_DATA SEGMENT_
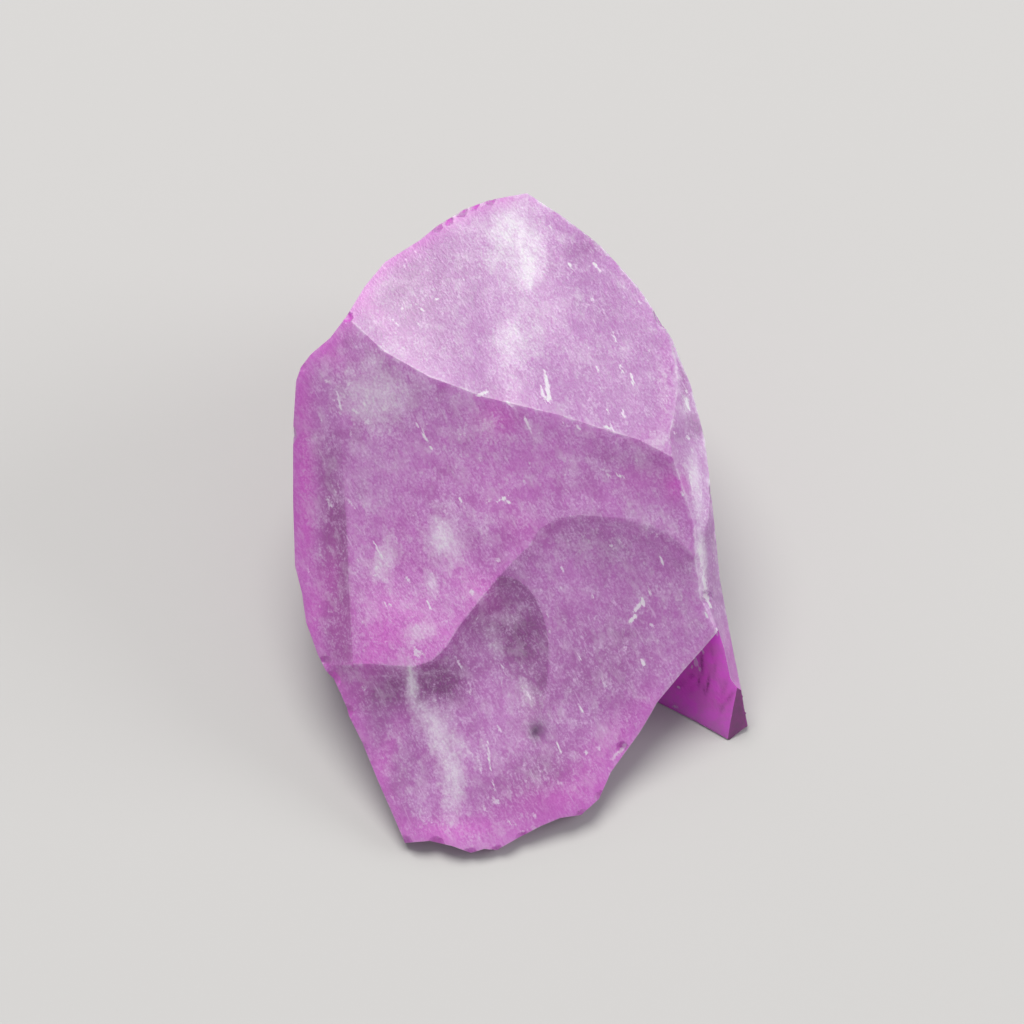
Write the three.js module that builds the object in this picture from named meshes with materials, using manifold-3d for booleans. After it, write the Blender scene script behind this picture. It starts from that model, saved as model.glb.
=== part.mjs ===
// Rough zircon: one broken chunk of crystal, 37 mm long, lying on a flat broken face.
// The front is a height map over a sloping grid, with a vertex on every crease. It is carried down
// as a blank, and the hidden faces, the ground face, the notch and the tip of the leg are cut off it.
import Module from 'manifold-3d';
import * as THREE from 'three';
import { mergeVertices } from 'three/addons/utils/BufferGeometryUtils.js';

// Driving dimensions, mm and degrees
const GRID = 0.055;             // one square of the measuring grid
const GRID_MIDDLE = 512;        // square at the middle of the grid
const TILT = 55;                // slope of the measuring frame above the ground
const MIDDLE_HEIGHT = 8.9;      // height of the middle of the grid above the ground
const EYE = 312.9;              // distance from which the outline is seen
const LEDGE_RUN = 2.2;          // length over which the step under the ledge levels off
const RIDGE_RUN = 3.0;          // length over which the shoulder leaves the ridge
const SCAR_DEPTH = 0.75;
const SCAR_RUN = 0.8;
const GROOVE_DEPTH = 1.1;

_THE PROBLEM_
Copy the material above verbatim.

_ANSWER TO THE TASK_
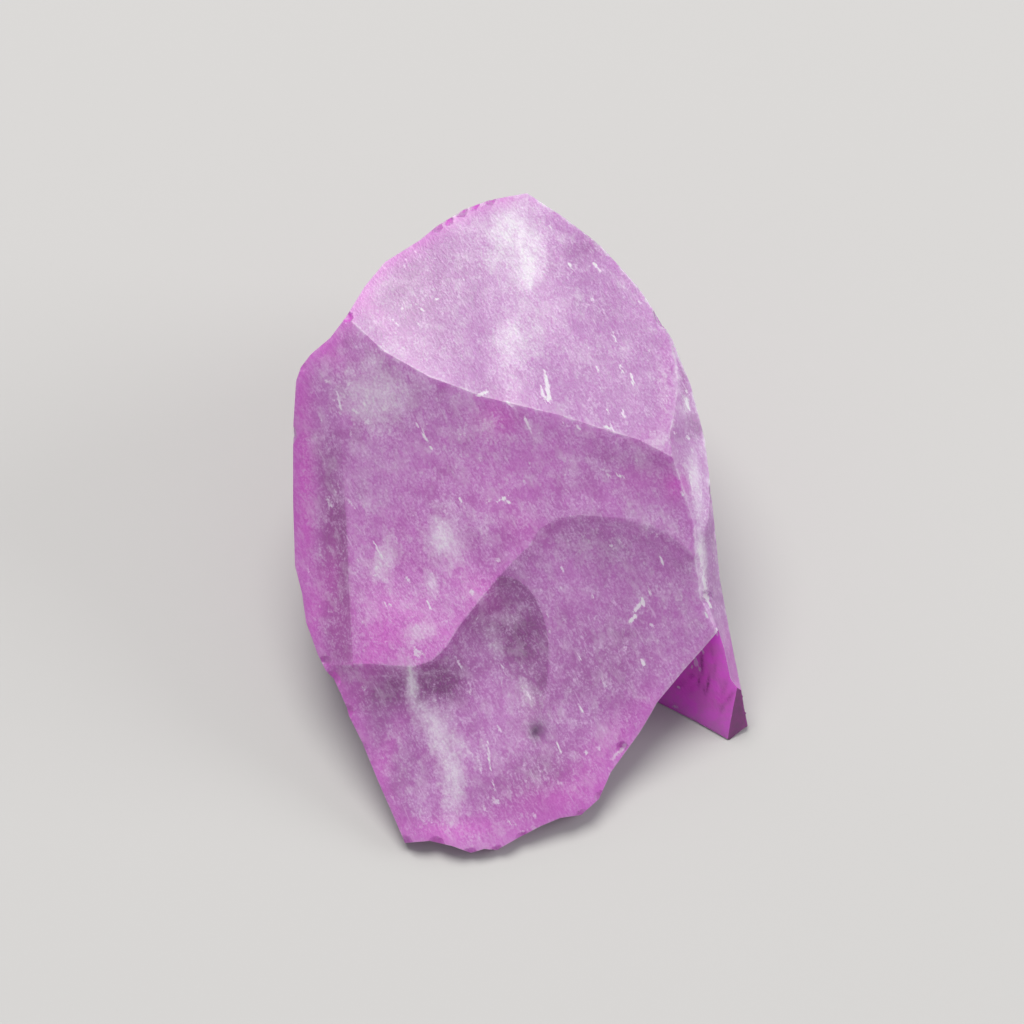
Write the three.js module that builds the object in this picture from named meshes with materials, using manifold-3d for booleans. After it, write the Blender scene script behind this picture. It starts from that model, saved as model.glb.
=== part.mjs ===
// Rough zircon: one broken chunk of crystal, 37 mm long, lying on a flat broken face.
// The front is a height map over a sloping grid, with a vertex on every crease. It is carried down
// as a blank, and the hidden faces, the ground face, the notch and the tip of the leg are cut off it.
import Module from 'manifold-3d';
import * as THREE from 'three';
import { mergeVertices } from 'three/addons/utils/BufferGeometryUtils.js';

// Driving dimensions, mm and degrees
const GRID = 0.055;             // one square of the measuring grid
const GRID_MIDDLE = 512;        // square at the middle of the grid
const TILT = 55;                // slope of the measuring frame above the ground
const MIDDLE_HEIGHT = 8.9;      // height of the middle of the grid above the ground
const EYE = 312.9;              // distance from which the outline is seen
const LEDGE_RUN = 2.2;          // length over which the step under the ledge levels off
const RIDGE_RUN = 3.0;          // length over which the shoulder leaves the ridge
const SCAR_DEPTH = 0.75;
const SCAR_RUN = 0.8;
const GROOVE_DEPTH = 1.1;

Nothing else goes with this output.